Con riferimento alla prova per testi e alla sua rilevanza, il giudice di appello ha correttamente rilevato che le prove riguardavano l’esistenza e l’ammontare del danno, ma non la causa così che risultavano irrilevanti; la lettura dei capitoli di prova, trascritti alla nota 1 della pagina 14 del ricorso, consente di affermare che la motivazione è sufficiente, pertinente e non illogica; occorre solo precisare che la provenienza dell’infiltrazione da un solaio soprastante, oggetto del primo capitolo di prova non era circostanza di per sè rilevante per l’individuazione della causa dell’infiltrazione, in una situazione processuale nella quale la stessa attrice si era onerata di provare la causa dei danni e non essendo in discussione, in questo giudizio di cassazione, la ripartizione dell’onere probatorio.
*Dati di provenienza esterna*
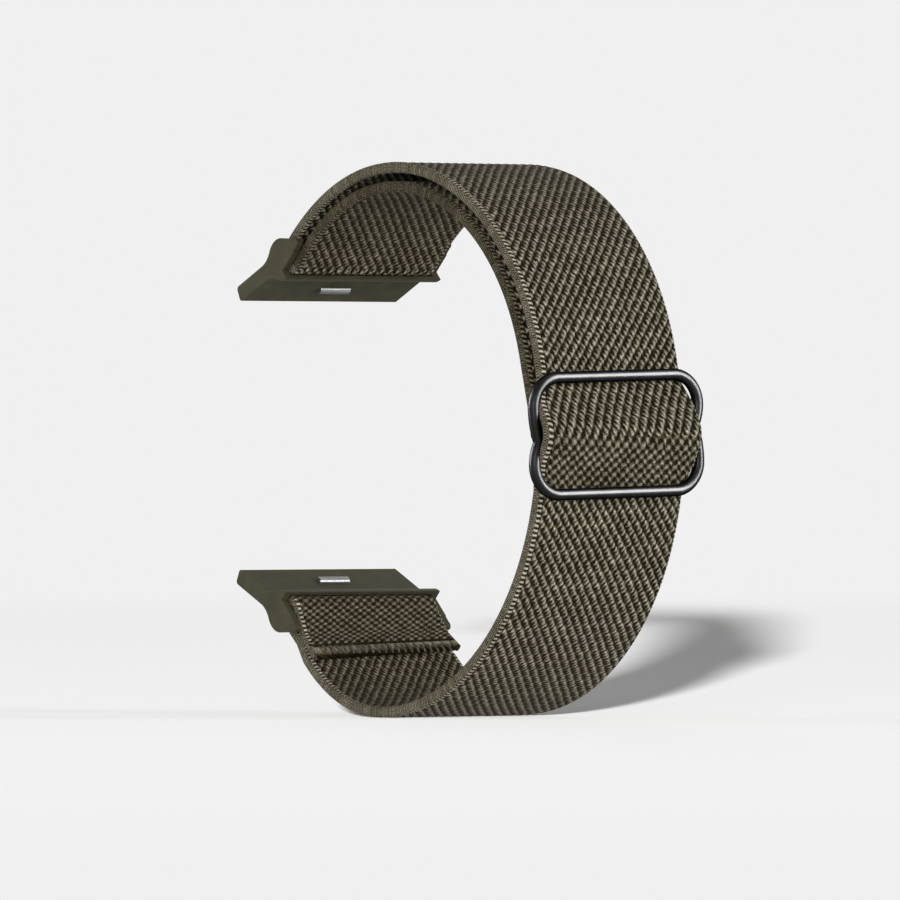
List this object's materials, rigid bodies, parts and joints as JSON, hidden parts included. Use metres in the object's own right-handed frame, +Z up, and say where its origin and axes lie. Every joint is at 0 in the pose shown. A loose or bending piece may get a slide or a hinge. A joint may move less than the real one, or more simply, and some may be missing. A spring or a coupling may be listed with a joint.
{
  "type": "stretch watch band",
  "caption": "Elastic woven watch band with a two-window wire slider, a doubled upper half and two sprung lugs that slide into a watch case.",
  "frame": {"origin": "under the middle of the standing loop, on the surface it stands on, midway across its width", "axes": "+Z up, +X towards the slider, so the lugs and the gap for the watch case are at -X; Y runs across the band"},
  "size_m": [0.0738, 0.029, 0.0758],
  "materials": {
    "webbing": "woven matte",
    "thread": "matte",
    "dark_metal": "polished dark plating",
    "olive_metal": "matte paint",
    "steel": "satin"
  },
  "bodies": {
    "strap": {"strap_outer_front": "webbing", "strap_inner_front": "webbing", "strap_lower_front": "webbing"},
    "slider": {"slider_frame": "dark_metal", "slider_middle_bar": "dark_metal", "strap_weave": "webbing", "strap_sewn_eye": "webbing", "eye_stitching": "thread"},
    "upper_end": {"strap_outer_top": "webbing", "strap_inner_top": "webbing", "strap_upper_turn": "webbing"},
    "lower_end": {"strap_lower_back": "webbing", "strap_lower_turn": "webbing", "strap_flap": "webbing", "flap_stitching": "thread"},
    "upper_lug": {"upper_lug": "olive_metal", "upper_bar_tube": "steel", "upper_bar_spring": "steel", "upper_catch_spring": "steel", "upper_catch_cover": "olive_metal"},
    "upper_catch": {"upper_catch": "steel"},
    "upper_tip_near": {"upper_bar_tip_near": "steel"},
    "upper_tip_far": {"upper_bar_tip_far": "steel"},
    "lower_lug": {"lower_lug": "olive_metal", "lower_bar_tube": "steel", "lower_bar_spring": "steel", "lower_catch_spring": "steel", "lower_catch_cover": "olive_metal"},
    "lower_catch": {"lower_catch": "steel"},
    "lower_tip_near": {"lower_bar_tip_near": "steel"},
    "lower_tip_far": {"lower_bar_tip_far": "steel"}
  },
  "joints": [
    {"name": "slider_shift", "type": "hinge", "parent": "strap", "child": "slider", "pos_m": [-0.0017, 0, 0.04055], "axis": [0, -1, 0], "range_deg": [-8, 20], "deforming": ["strap_outer_front", "strap_inner_front", "strap_lower_front"]},
    {"name": "upper_stretch", "type": "slide", "parent": "strap", "child": "upper_end", "axis": [-1, 0, 0], "range_m": [0, 0.015], "stiffness_N_per_m": 60},
    {"name": "lower_stretch", "type": "slide", "parent": "strap", "child": "lower_end", "axis": [-1, 0, 0], "range_m": [0, 0.015]},
    {"name": "upper_lug_swing", "type": "hinge", "parent": "upper_end", "child": "upper_lug", "pos_m": [-0.02577, 0, 0.063], "axis": [0, 1, 0], "range_deg": [-20, 20]},
    {"name": "upper_catch_press", "type": "slide", "parent": "upper_lug", "child": "upper_catch", "axis": [-0.4226, 0, 0.9063], "range_m": [0, 0.0006], "stiffness_N_per_m": 1500, "springref_m": -0.0003, "deforming": ["upper_catch_spring"]},
    {"name": "upper_tip_near_press", "type": "slide", "parent": "upper_lug", "child": "upper_tip_near", "axis": [0, 1, 0], "range_m": [0, 0.00075], "stiffness_N_per_m": 800, "springref_m": -0.001, "deforming": ["upper_bar_spring"]},
    {"name": "upper_tip_far_press", "type": "slide", "parent": "upper_lug", "child": "upper_tip_far", "axis": [0, -1, 0], "range_m": [0, 0.00075], "stiffness_N_per_m": 800, "springref_m": -0.001, "deforming": ["upper_bar_spring"]},
    {"name": "lower_lug_swing", "type": "hinge", "parent": "lower_end", "child": "lower_lug", "pos_m": [-0.02594, 0, 0.01406], "axis": [0, -1, 0], "range_deg": [-20, 20]},
    {"name": "lower_catch_press", "type": "slide", "parent": "lower_lug", "child": "lower_catch", "axis": [-0.4226, 0, -0.9063], "range_m": [0, 0.0006], "stiffness_N_per_m": 1500, "springref_m": -0.0003, "deforming": ["lower_catch_spring"]},
    {"name": "lower_tip_near_press", "type": "slide", "parent": "lower_lug", "child": "lower_tip_near", "axis": [0, 1, 0], "range_m": [0, 0.00075], "stiffness_N_per_m": 800, "springref_m": -0.001, "deforming": ["lower_bar_spring"]},
    {"name": "lower_tip_far_press", "type": "slide", "parent": "lower_lug", "child": "lower_tip_far", "axis": [0, -1, 0], "range_m": [0, 0.00075], "stiffness_N_per_m": 800, "springref_m": -0.001, "deforming": ["lower_bar_spring"]}
  ],
  "couplings": [
    {"joint": "lower_stretch", "follows": "upper_stretch", "ratio": 1}
  ]
}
In ordine alle ulteriori censure che attengono alla motivazione per la quale è stata esclusa l’idoneità dei precedenti accertamenti peritali a dimostrare la causa dei danni, la censura e inammissibile perchè si chiede una nuova valutazione di merito del materiale probatorio già adeguatamente valutato dal giudice di appello senza indicare specifiche carenze motivazionali perchè e contestazioni non riguardano la fondamentale ratio decidendi per la quale le ipotesi del CTU formulate in forma dubitativa sono rimaste mere ipotesi non riscontrate da emergenze istruttorie.

Non può assumere rilievo la circostanza dell’intervenuta conciliazione giudiziale (pure addotta per sostenere la tesi della erroneità della decisione dei giudici del merito) tra il G., proprietario dell’appartamento soprastante, e il M., proprietario dell’appartamento abitato dalla L.V., poste che la mera deduzione di una intervenuta conciliazione, della quale peraltro non si conoscono i contenuti perchè non riportati nel ricorso, non costituisce riconoscimento di responsabilità e soprattutto, con prova la causa dei danni.
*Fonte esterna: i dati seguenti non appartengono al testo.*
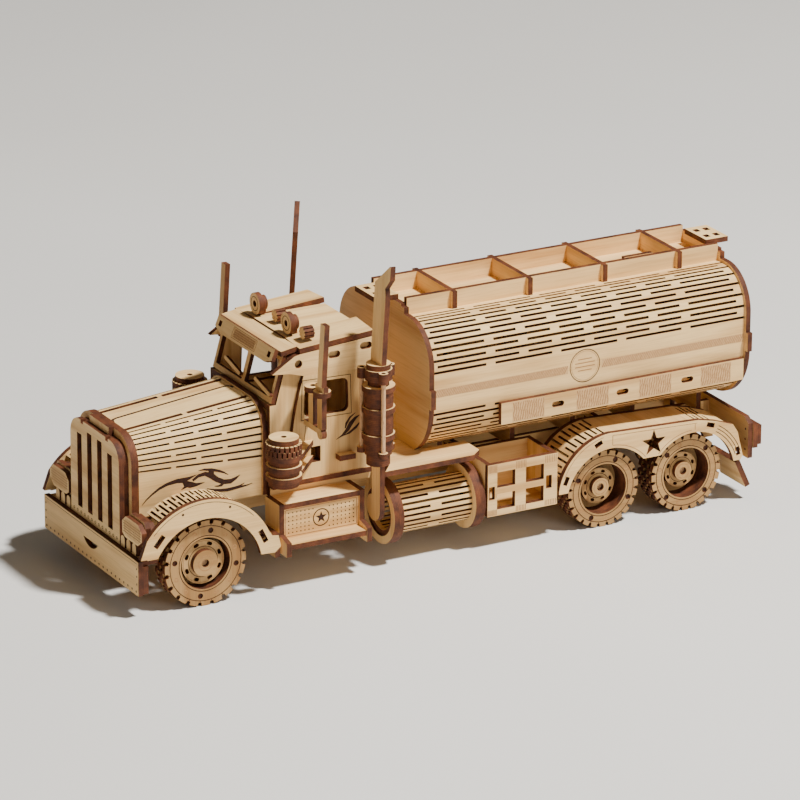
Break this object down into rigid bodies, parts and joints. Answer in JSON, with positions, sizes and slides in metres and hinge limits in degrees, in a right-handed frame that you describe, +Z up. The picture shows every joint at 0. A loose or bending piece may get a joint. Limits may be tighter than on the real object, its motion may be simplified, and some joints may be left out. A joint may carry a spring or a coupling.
{
  "type": "wooden tanker truck jigsaw model",
  "caption": "Laser-cut plywood 3-D jigsaw of a long-nosed tanker truck with kerf-bent tank and hood, turning wheels, steps, exhausts and a walkway on top.",
  "frame": {"origin": "on the table, under the middle of the truck's length and width", "axes": "+X towards the back of the truck, +Y towards its right-hand side, +Z up"},
  "size_m": [0.3256, 0.1082, 0.1454],
  "materials": {
    "birch_ply": "raw laser-cut sheet with dark scorched edges",
    "bent_ply": "raw sheet cut with rows of fine slits so that it bends",
    "beech_dowel": "raw turned dowel"
  },
  "bodies": {
    "truck": {"air_cleaners": "birch_ply", "bumper_boards": "birch_ply", "bumper_combs": "birch_ply", "bumper_shelf": "birch_ply", "cab_back": "birch_ply", "cab_eaves": "birch_ply", "cab_floor": "birch_ply", "cab_side_left": "birch_ply", "cab_side_right": "birch_ply", "chassis_crossmembers": "birch_ply", "chassis_rails": "birch_ply", "door_left": "birch_ply", "door_right": "birch_ply", "exhaust_left": "birch_ply", "exhaust_right": "birch_ply", "front_guard_inners": "birch_ply", "front_guard_sides": "birch_ply", "front_guard_tops": "bent_ply", "fuel_decks": "birch_ply", "fuel_tank_barrels": "bent_ply", "fuel_tank_rings": "birch_ply", "grille_face": "birch_ply", "grille_frame": "birch_ply", "head_lamps": "birch_ply", "hood_cover": "bent_ply", "hood_formers": "birch_ply", "mirrors": "birch_ply", "mudflaps": "birch_ply", "rear_guard_inners": "birch_ply", "rear_guard_sides": "birch_ply", "rear_guard_tops": "bent_ply", "roof_boards": "birch_ply", "roof_horns": "birch_ply", "roof_lights": "birch_ply", "step_boxes": "birch_ply", "sun_visor": "birch_ply", "tail_board": "birch_ply", "tail_lamps": "birch_ply", "tank_cradles": "birch_ply", "tank_front_plate": "birch_ply", "tank_rear_plate": "birch_ply", "tank_ribs": "birch_ply", "tank_skin": "bent_ply", "tank_skirts": "birch_ply", "tool_box_left": "birch_ply", "tool_box_right": "birch_ply", "walkway_boards": "birch_ply", "walkway_cross_boards": "birch_ply", "walkway_ends": "birch_ply", "windscreen_frame": "birch_ply", "wipers": "birch_ply"},
    "front_wheels": {"front_axle_dowel": "beech_dowel", "front_tyre_rings": "birch_ply", "front_hubs": "birch_ply"},
    "rear_wheels_1": {"rear_axle_dowel_1": "beech_dowel", "rear_tyre_rings_1": "birch_ply", "rear_hubs_1": "birch_ply"},
    "rear_wheels_2": {"rear_axle_dowel_2": "beech_dowel", "rear_tyre_rings_2": "birch_ply", "rear_hubs_2": "birch_ply"}
  },
  "joints": [
    {"name": "front_wheels_spin", "type": "hinge", "parent": "truck", "child": "front_wheels", "pos_m": [-0.1292, 0, 0.0201], "axis": [0, 1, 0], "continuous": true},
    {"name": "rear_wheels_1_spin", "type": "hinge", "parent": "truck", "child": "rear_wheels_1", "pos_m": [0.0748, 0, 0.0185], "axis": [0, 1, 0], "continuous": true},
    {"name": "rear_wheels_2_spin", "type": "hinge", "parent": "truck", "child": "rear_wheels_2", "pos_m": [0.1192, 0, 0.0185], "axis": [0, 1, 0], "continuous": true}
  ]
}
3. Con il secondo motivo di ricorso, cosi rubricato "violazione, e falsa applicazione degli artt. 115 e ss. c.p.c.. Motivazione insufficiente e contraddittoria in relazione alla mancata ammissione della prova" il ricorrente ripropone, sotto altro profilo, la censura della decisione di non ammettere la consulenza e le prove testimonia e il motivo deve rigettato per le stesse considerazioni sopra svolte:

il giudice di appello ha correttamente e motivatamente esercitato il potere discrezionale di non ammettere prove testimoniali e consulenza di ufficio in quanto inidonee ad apportare al processo elementi di giudizio influenti ai fini della decisione.

Infatti, con riferimento alla mancata ammissione della consulenza tecnica, si deve, ricordare (v. Cass. 9 dicembre 1996, n. 10938, e Cass. 9 maggio 2002, n. 6641) che la mancata nomina di un consulente tecnico di ufficio, regolarmente sollecitata dalla parte, è censurabile in cassazione sotto il profilo della omessa od insufficiente motivazione su un punto decisivo della controversia quando la consulenza sia l’unico possibile mezze di accertamento di un fatto determinante per la decisione, a condizione, in ogni caso, che sussistano presupposti per disporla e che, inoltre, l’esito dell’accertamento peritale sia idoneo ad incidere sulla risoluzione della controversia e il giudice di appello, ma, come detto, tale ultimo presupposto e stato motivatamente ritenuto insussistente.

4. In conclusione il ricorso deve essere rigettato con la condanna della ricorrente, in quanto soccombente, al pagamento delle spese liquidate come in dispositivo.
P.Q.M.

La Corte rigetta il ricorso e condanna L.V.R. a pagare al Condominio di via (OMISSIS) e a C.M. le spese di questo giudizio di cassazione che si liquidano in complessivi Euro 1.700,00 di cui Euro 200,00 per esborsi, oltre accessori di leqge.

Testo non ufficiale. La sola stampa del bollettino ufficiale ha carattere legale.